THERE ARE a few complaints to get out of the way first. Jinx Sister, a local meditation on sisterly love and coming home, fits together awkwardly at times.

There is one moment too many when the brittle, prickly Laura (Wiseman), who has adopted the accent, attire and attitude of an LA native after 10 years away, peers guiltily around the bushes to gawk at her married, earth-mother, pregnant sister Maree (Nash). She gives the cute Maori guy at the cheap motel (Rawiri) one too many insecure, interested glances.

The start is confusing, intending to be Los Angeles but feeling like Ponsonby because of the two New Zealand actresses on screen. And if you know Auckland geography, Laura walked one hell of a long way on a drunken, tearful night. And it has the worst title since that one involving bananas.
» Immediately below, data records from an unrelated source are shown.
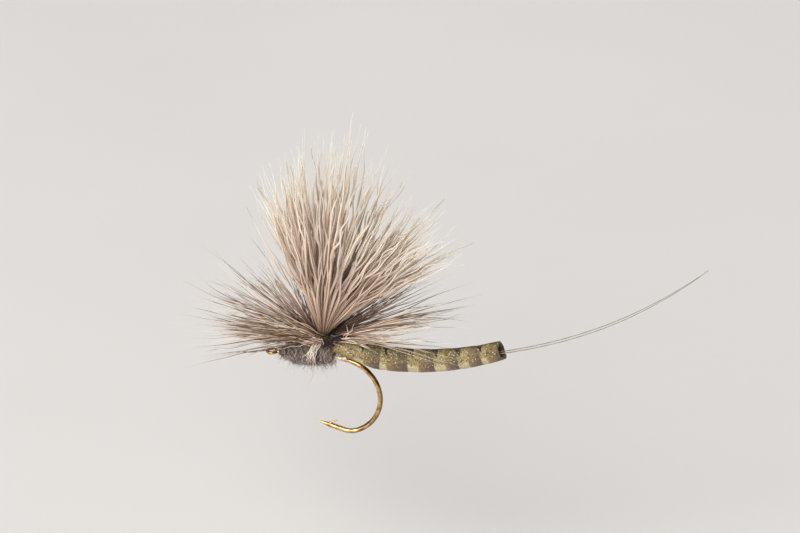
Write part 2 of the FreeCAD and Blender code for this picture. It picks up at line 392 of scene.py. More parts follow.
def shank_glue_and_highlight(m):
    """1 where the shank is painted pale, with ragged ends: partly a smear of glue, partly a painted
    highlight.
    """
    x = m.math("ADD", m.along("X"), m.times(m.noise(5.0, 3.0), 0.5))
    smear = m.times(m.spread(x, *SHANK_PALE_FROM), m.spread(x, *SHANK_PALE_TO, 1.0, 0.0))
    return m.times(smear, m.spread(m.along("Z"), *SHANK_UNDERSIDE))


def metal_material():
    """Bronze-lacquered wire, with painted shade along the outside of the bend, and a pale patch
    where the abdomen is tied on: partly a smear of glue, partly a painted highlight.
    """
    m = Nodes("bronze_lacquer", metallic=1.0, coat_weight=0.25, coat_roughness=0.05)
    gold = ((0.34, (122, 84, 46)), (0.5, (196, 154, 98)), (0.68, (240, 212, 162)))
    wear_and_shade = m.colours(m.noise(1.8, 5.0, 0.72), gold)
    wear_and_shade = m.mix(wear_and_shade, (84, 54, 32), m.spread(m.noise(7.0, 5.0, 0.75), 0.62, 0.8, 0.0, 0.45))
    # Painted shade: the outside of the bend is darkened towards brown.
    wear_and_shade = m.mix(wear_and_shade, (98, 64, 30), outer_bend_shade(m))
    # The pale patch on the shank: partly glue, partly a painted highlight of the lit wire.
    glue = shank_glue_and_highlight(m)
    m.base(m.mix(wear_and_shade, (232, 205, 190), glue))
    m.metallic(m.spread(glue, 0.0, 1.0, 1.0, 0.0))
    m.rough(m.math("ADD", m.vary(4.0, 0.10, 0.20, 4.0), m.times(glue, 0.25)))
    m.bump(m.noise(9.0, 5.0, 0.7), 0.25, 0.008)
    return m.material


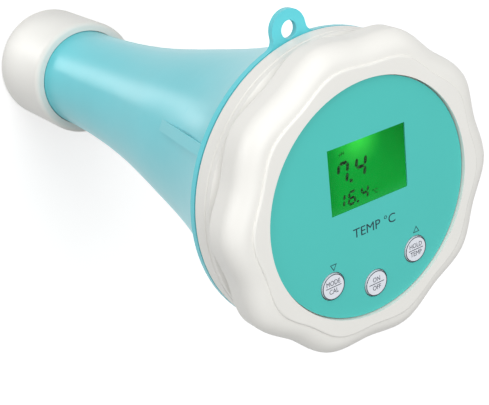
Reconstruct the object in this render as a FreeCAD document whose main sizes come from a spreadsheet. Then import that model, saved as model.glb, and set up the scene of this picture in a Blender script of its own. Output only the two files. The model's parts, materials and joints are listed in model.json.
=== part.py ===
import FreeCAD, Part
import math
import os
import re
import Sketcher

# Floating pool thermometer: a hollow horn-shaped float, hung by an eyelet, with a round display head
# locked on its wide mouth by a lobed screw ring, and the probes under a push-on cap at its narrow end.
# +Z runs up the float's axis towards the display, +Y is the display's twelve o'clock,
# and the origin is the centre of the tail cap's flat end. All sizes are in millimetres.

SIZES = {
    # overall
    "total_length": 228.0,
    "turn_gap": 0.3,
    "seat_gap": 0.05,
    # horn: outside radii at six evenly spaced stations, from the neck to the flange
    "neck_radius": 20.8,
    "horn_radius_one": 21.9,
    "horn_radius_two": 25.4,
    "horn_radius_three": 31.3,
    "horn_radius_four": 38.3,
    "horn_top_radius": 50.0,
    "horn_stop": 3.0,
    "shell_wall": 2.6,
    "neck_wall": 3.6,
    "neck_end": 20.0,
    "neck_step": 37.2,
    # flange and hanging eyelet
    "flange_radius": 52.0,
    "flange_thickness": 2.0,
    "eye_angle": 99.0,
    "eye_reach": 3.2,
    "eye_hole_radius": 3.0,
    "eye_band": 3.7,
    "eye_fillet": 3.5,
    # raised bars on the flanks
    "rib_angle": 152.0,
    "rib_width": 4.0,
    "rib_start": 152.0,
    # mouth and its screw thread
    "mouth_bore": 43.4,
    "mouth_wall": 3.2,
    "nose_gap": 0.4,
    "thread_pitch": 4.0,
    "thread_depth": 1.2,
    "thread_gap": 0.4,
    "thread_start": 3.7,
    "thread_crest": 1.0,
    "thread_root": 1.7,
    "mouth_turns": 1.75,
    "ring_turns": 1.5,
    "key_width": 4.0,
    "key_height": 1.2,
    "key_depth": 6.0,
    # lock ring
    "ring_depth": 24.85,
    "ring_opening": 41.0,
    "ring_lip": 2.8,
    "ring_radius": 53.5,
    "lobe_swing": 1.25,
    "lobe_count": 10.0,
    "lobe_angle": 33.0,
    "lobe_depth": 13.4,
    "front_round": 6.5,
    "land_radius": 46.2,
    "land_swing": 0.9,
    "land_rise": 0.7,
    "land_round": 0.6,
    "band_radius": 52.0,
    "band_groove": 0.5,
    "groove_place": 5.5,
    "groove_width": 0.9,
    "crease_depth": 1.4,
    "crease_width": 3.2,
    "rear_round": 0.9,
    # retaining ring
    "clip_thickness": 1.0,
    "clip_catch": 1.2,
    "clip_seat": 1.2,
    "clip_split": 8.0,
    # display housing
    "shoulder_radius": 46.4,
    "shoulder_thickness": 3.9,
    "panel_recess": 1.2,
    "panel_thickness": 0.6,
    "face_thickness": 2.8,
    "plug_gap": 0.3,
    "plug_wall": 3.8,
    "housing_end": 193.0,
    "seal_place": 207.0,
    "seal_width": 2.6,
    "seal_depth": 1.8,
    # window and display
    "window_wide": 32.0,
    "window_high": 22.6,
    "window_centre": 10.5,
    "window_thickness": 0.5,
    "glass_margin": 3.0,
    "glass_thickness": 2.2,
    "frame_wall": 1.8,
    "guide_thickness": 2.4,
    "strip_width": 2.0,
    "led_long": 3.2,
    "led_wide": 1.6,
    "led_pin_radius": 0.25,
    "led_pin_spacing": 1.6,
    # keys
    "key_ring_radius": 30.5,
    "key_spacing": 36.0,
    "key_radius": 4.6,
    "key_gap": 0.35,
    "key_proud": 0.45,
    "key_collar": 1.2,
    "key_travel": 0.35,
    "stem_radius": 1.9,
    "switch_side": 6.0,
    "switch_tall": 3.4,
    "plunger_proud": 0.6,
    "plunger_depth": 0.7,
    "collar_thickness": 0.8,
    "plunger_radius": 1.7,
    "plunger_gap": 0.15,
    # main board
    "board_radius": 36.0,
    "board_thickness": 1.6,
    "board_drop": 9.0,
    "boss_radius": 3.0,
    "boss_tall": 12.0,
    "screw_radius": 1.1,
    "screw_gap": 0.2,
    "screw_bite": 6.0,
    "screw_head_radius": 2.3,
    "screw_head_tall": 1.4,
    "upper_boss_x": 27.0,
    "upper_boss_y": 19.0,
    "lower_boss_x": 30.5,
    "lower_boss_y": 9.0,
    # chips and radio module under the board
    "chip_tall": 1.4,
    "processor_side": 10.0,
    "processor_x": 9.0,
    "processor_y": 22.0,
    "memory_side": 5.0,
    "memory_x": 2.0,
    "memory_y": 27.0,
    "driver_side": 6.0,
    "driver_x": 21.0,
    "driver_y": 19.0,
    "radio_wide": 13.0,
    "radio_long": 18.0,
    "radio_board": 0.8,
    "radio_x": 14.0,
    "radio_y": 21.0,
    "radio_margin": 1.0,
    "antenna_long": 4.0,
    # batteries
    "cell_radius": 7.1,
    "cell_length": 49.2,
    "nub_radius": 2.75,
    "nub_length": 1.3,
    "cell_pitch": 15.0,
    "bay_wall": 1.6,
    "bay_gap": 0.4,
    "spring_room": 4.6,
    "spring_leaf": 0.4,
    "spring_tall": 7.0,
    "plate_thickness": 0.4,
    "plate_wide": 9.9,
    "plate_tall": 10.6,
    "cover_thickness": 2.4,
    "cover_screw_ring": 36.2,
    "cover_boss_radius": 3.6,
    # sensor end
    "carrier_top": 36.0,
    "carrier_bottom": 22.0,
    "guard_end": 5.5,
    "guard_radius": 17.0,
    "guard_wall": 2.4,
    "guard_slot": 7.0,
    "guard_slots": 6.0,
    "electrode_radius": 4.5,
    "electrode_offset": 5.0,
    "probe_radius": 2.5,
    "probe_offset": 8.0,
    "junction_radius": 1.0,
    "junction_offset": 9.0,
    "carrier_seal_place": 28.0,
    "cap_seal_place": 29.0,
    "probe_seal_room": 1.7,
    "guard_flange": 2.0,
    "preamp_radius": 13.5,
    "preamp_lift": 0.6,
    "ballast_bottom": 41.0,
    "ballast_height": 14.0,
    "ballast_bore": 8.0,
    # cable
    "cable_radius": 2.4,
    "plug_long": 8.4,
    "plug_wide": 4.6,
    "plug_tall": 6.4,
    "socket_gap": 0.3,
    "socket_wall": 1.0,
    "socket_tall": 5.6,
    "cover_hole_radius": 5.8,
    "cable_shift": 29.0,
    "cable_bend_low": 100.0,
    "cable_bend_high": 158.0,
    # tail cap
    "cap_radius": 24.9,
    "cap_gap": 0.25,
    "cap_floor": 2.6,
    "cap_end_round": 3.5,
    "cap_rim_round": 2.0,
}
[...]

But the tightly scripted Jinx Sister demonstrates that skin-crawling, fish-out-of-water feel that plagues Kiwi OE returnees so much more tangibly than a dozen documentaries filmed by sunburnt crews with NZ On Air cash.
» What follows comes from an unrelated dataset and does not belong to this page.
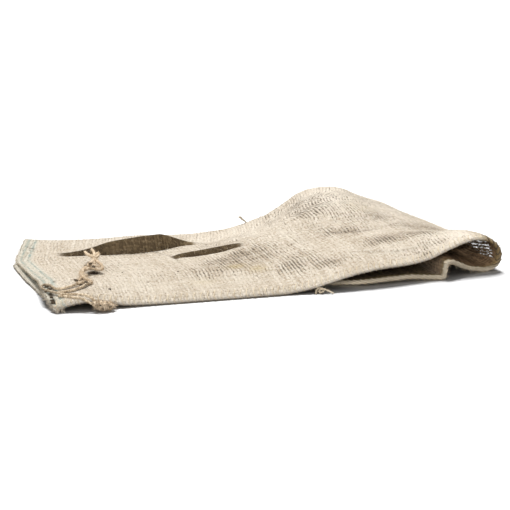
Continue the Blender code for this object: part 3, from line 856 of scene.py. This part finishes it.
def weave_material():
    """Plain weave of uneven jute yarn, with see-through gaps, coloured selvedge yarns and faint stains."""
    n = Nodes("jute_weave", roughness=0.95, specular=0.06)
    flat = n.attribute("flat_cloth", "Vector")
    u, v = (n.add("SeparateXYZ", {0: flat}, k) for k in (0, 1))
    jog = n.noise(flat, 75.0, 2.0, 0.6) - 0.5
    pull = (n.noise(flat, 9.0, 3.0, 0.6) - 0.5) * 4.4 + jog * 0.4
    across = u / WARP_PITCH + pull
    along = v / WEFT_PITCH + ((n.noise(n.join(v, u, 0.37), 11.0, 3.0, 0.6) - 0.5) * 3.6 + jog * 0.5)
    warp_id, weft_id = n.math("FLOOR", across), n.math("FLOOR", along)
    warp_off, weft_off = (n.math("ABSOLUTE", n.math("FRACT", way) - 0.5) for way in (across, along))

    # Slubs: each yarn is thicker and thinner along its run, and the weave opens in patches
    slub_warp = n.grain(warp_id * 0.71, v * 70.0, 0.0, 3.0, 0.7) - 0.5
    slub_weft = n.grain(weft_id * 0.83, u * 90.0, 4.0, 3.0, 0.7) - 0.5
    patchy = n.remap(n.noise(flat, 17.0, 4.0, 0.6), 0.42, 0.72, 0.0, 0.75)
    openness = n.math("MINIMUM", n.attribute("openness") * 0.9 + patchy * 0.6, 1.3)
    close = n.remap(v, 0.0, 0.03, 0.06, 0.0)
    calm = n.remap(n.attribute("from_seam"), 0.008, 0.034, 1.0, 0.0)
    torn = n.remap(n.grain(u * 240.0, v * 420.0, 13.0), 0.38, 0.56, 0.6, 1.5)
    base = (0.50 - openness * 0.115) + (close + calm * 0.05) - n.attribute("thin") * torn * 0.30
    half_warp, half_weft = base + slub_warp * 0.34, base + slub_weft * 0.40
    warp_round, weft_round = (
        n.math("SQRT", 1.0 - n.math("POWER", n.math("DIVIDE", off, half, clamp=True), 2.0))
        for off, half in ((warp_off, half_warp), (weft_off, half_weft))
    )
    side = n.math("MODULO", n.math("ABSOLUTE", warp_id + weft_id), 2.0) * 2.0 - 1.0
    warp_wave, weft_wave = (side * n.math("COSINE", off * math.pi) for off in (weft_off, warp_off))
    warp_high = warp_round * (warp_wave * 0.32 + 0.52)
    weft_high = weft_round * (0.72 - weft_wave * 0.28)
    warp_top = n.math("GREATER_THAN", warp_high, weft_high)
    fibre = n.noise(flat, 1500.0, 3.0, 0.7)

    # Colour: each yarn's own tone, streaks along it, painted shade where the weave opens, and painted light
    # that makes patches and edges paler
    own = warp_top * n.white(warp_id, 3.0) + (1.0 - warp_top) * n.white(weft_id, 11.0)
    streak = n.grain(u * 90.0, v * 520.0, 2.0, 3.0, 0.65)
    broad = n.noise(flat, 26.0, 3.0, 0.6)
    tone = own * 0.20 + streak * 0.34 + (broad + fibre * 1.3) * 0.24 + openness * 0.11
    colour = n.mix(n.remap(tone, 0.36, 0.82, 0.0, 1.0), JUTE_LIGHT, JUTE_DEEP)
    colour = n.mix(n.attribute("painted_light") * 0.55, colour, PAINTED_LIGHT_COLOUR)

    # Painted shade in dark dashes where neighbouring yarns part: long ones between crosswise yarns, short
    # ones the other way
    edge_id = n.math("FLOOR", along + 0.5)
    run = n.grain(edge_id * 0.61, u * 150.0, 9.0, 3.0, 0.75) + (openness - calm * 0.25) * 0.30
    chop = n.remap(n.grain(edge_id * 0.37, u * 240.0, 21.0), 0.36, 0.52, 0.45, 1.15)
    nick = n.remap(n.grain(edge_id * 0.29, u * 620.0, 33.0), 0.42, 0.53, 0.2, 1.6)
    each = n.white(edge_id, 17.0) + 0.35
    dash = n.math("MULTIPLY", n.remap(run, 0.535, 0.665, 0.0, 1.0), chop * nick * each, clamp=True)
    wide = openness * dash * 0.23 + 0.05
    weft_line = n.remap((0.5 - weft_off) - wide, -0.02, 0.09, 1.0, 0.0)
    hidden = 1.0 - n.math("SUBTRACT", warp_round, 0.35, clamp=True) * 0.5
    weft_gap_shade = weft_line * hidden * (dash * 0.94 + 0.06)
    side_run = n.grain(n.math("FLOOR", across + 0.5) * 0.53, v * 190.0, 5.0, 2.0, 0.6)
    side_dash = n.remap(side_run + openness * 0.16, 0.54, 0.76, 0.0, 1.0)
    warp_gap_shade = n.remap(0.5 - warp_off, 0.05, 0.15, 1.0, 0.0) * side_dash * 0.6
    dotted = n.remap(n.grain(u * 150.0, v * 260.0, 1.0), 0.35, 0.6, 0.3, 1.0)
    dark = n.math("MAXIMUM", weft_gap_shade, warp_gap_shade)
    dark = n.math("MAXIMUM", dark, n.attribute("crease_shade") * dotted * 0.85)

    # Coarse grain: painted highlight where yarns stand proud and painted shade where they sink, in short
    # lengths, crosswise ones most
    coarse = n.grain(u * 190.0, v * 330.0, 7.0, 2.0, 0.6)
    proud_highlight = n.remap(coarse, 0.30, 0.46, 0.62, 0.0)
    colour = n.mix(n.remap(coarse, 0.55, 0.72, 0.0, 0.72), colour, JUTE_SUNK_SHADE)
    colour = n.mix(proud_highlight, colour, JUTE_PROUD_HIGHLIGHT)
    colour = n.mix(dark * 0.95, colour, JUTE_GAP_SHADE)

    # The pleats' insides and the roll's get painted shade: darker browns that stand in for the shade in them
    fold = n.attribute("fold_shade")
    folded = n.mix(n.remap(own + coarse, 0.75, 1.3, 0.0, 0.8), PAINTED_FOLD_SHADE, PAINTED_FOLD_SHADE_DEEP)
    folded = n.mix(dark, n.mix(proud_highlight, folded, PAINTED_FOLD_SHADE_LIT), PAINTED_FOLD_SHADE_GAP)
    colour = n.mix(fold * 0.96, colour, folded)
    inside = n.mix(n.remap(own + fibre, 0.6, 1.3, 0.0, 0.7), PAINTED_ROLL_SHADE, PAINTED_ROLL_SHADE_DEEP)
    colour = n.mix(n.attribute("roll_painted_shade") * 0.96, colour, n.mix(dark, inside, PAINTED_ROLL_SHADE_GAP))

    # The selvedge's tint and its two coloured lines, then stains, painted shadow spots and specks
    unfolded = 1.0 - fold
    colour = n.mix(n.remap(v, 0.016, 0.022, 0.22, 0.0) * unfolded, colour, SELVEDGE_STRIP)
    for place, half in SELVEDGE_LINES:
        away = n.math("ABSOLUTE", v - place * MM) + pull * 0.0007
        line = n.remap(away, half * MM * 0.4, half * MM * 1.3, 1.0, 0.0)
        worn = n.remap(n.grain(u * 70.0, place, 0.0, 3.0, 0.7), 0.38, 0.66, 0.12, 0.9)
        colour = n.mix(line * worn * unfolded, colour, SELVEDGE_BLUE)
    colour = n.mix(n.attribute("stain") * 0.7, colour, STAIN)
    colour = n.mix(n.attribute("painted_spot_shadow"), colour, PAINTED_SPOT_SHADOW_DARK)
    colour = n.mix(n.remap(n.noise(flat, 330.0, 1.0), 0.735, 0.775, 0.0, 0.75), colour, SPECK)
    n.put(colour, n.shader["Base Color"])
    n.put(n.remap(n.math("MAXIMUM", warp_round, weft_round), 0.05, 0.30, 0.0, 1.0), n.shader["Alpha"])
    n.bump(n.math("MAXIMUM", warp_high, weft_high) + fibre * 0.55, 0.0013, 1.0)
    return n.material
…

The shots taken out of Laura's taxi presumably on digital video on the way from the airport convey that sense of familiar possibility, allowable confinement and home sweet home in a way I had not seen before. The trees, shops and roads all looked like the suburbs of a foreigner proudly showing us where she came from. Quite an achievement for Manurewa.

Laura, in nothing that is not tight or short or low, is brusque with the natives she requests the "best room" in a concrete block motel ("ragged around the edges but clean like me", says scene-stealing Rawiri Paratene's motelier). They respond with typical bemused phlegmatism.

Laura gets reacquainted with meat pies, crappy pubs and South Auckland markets. And her sister, with whom she has an awful lot of family business to work through.

A rewarding film.

JINX SISTER (R13 sex scenes, offensive language) starring Sara Wiseman, Rachel Nash, Jarod Rawiri. Directed by Athina Tsoulis. 100 mins. Opens Thursday.
THE PITCH: Coming home.
WATCH OUT FOR: "I wouldn't wish my life on anyone."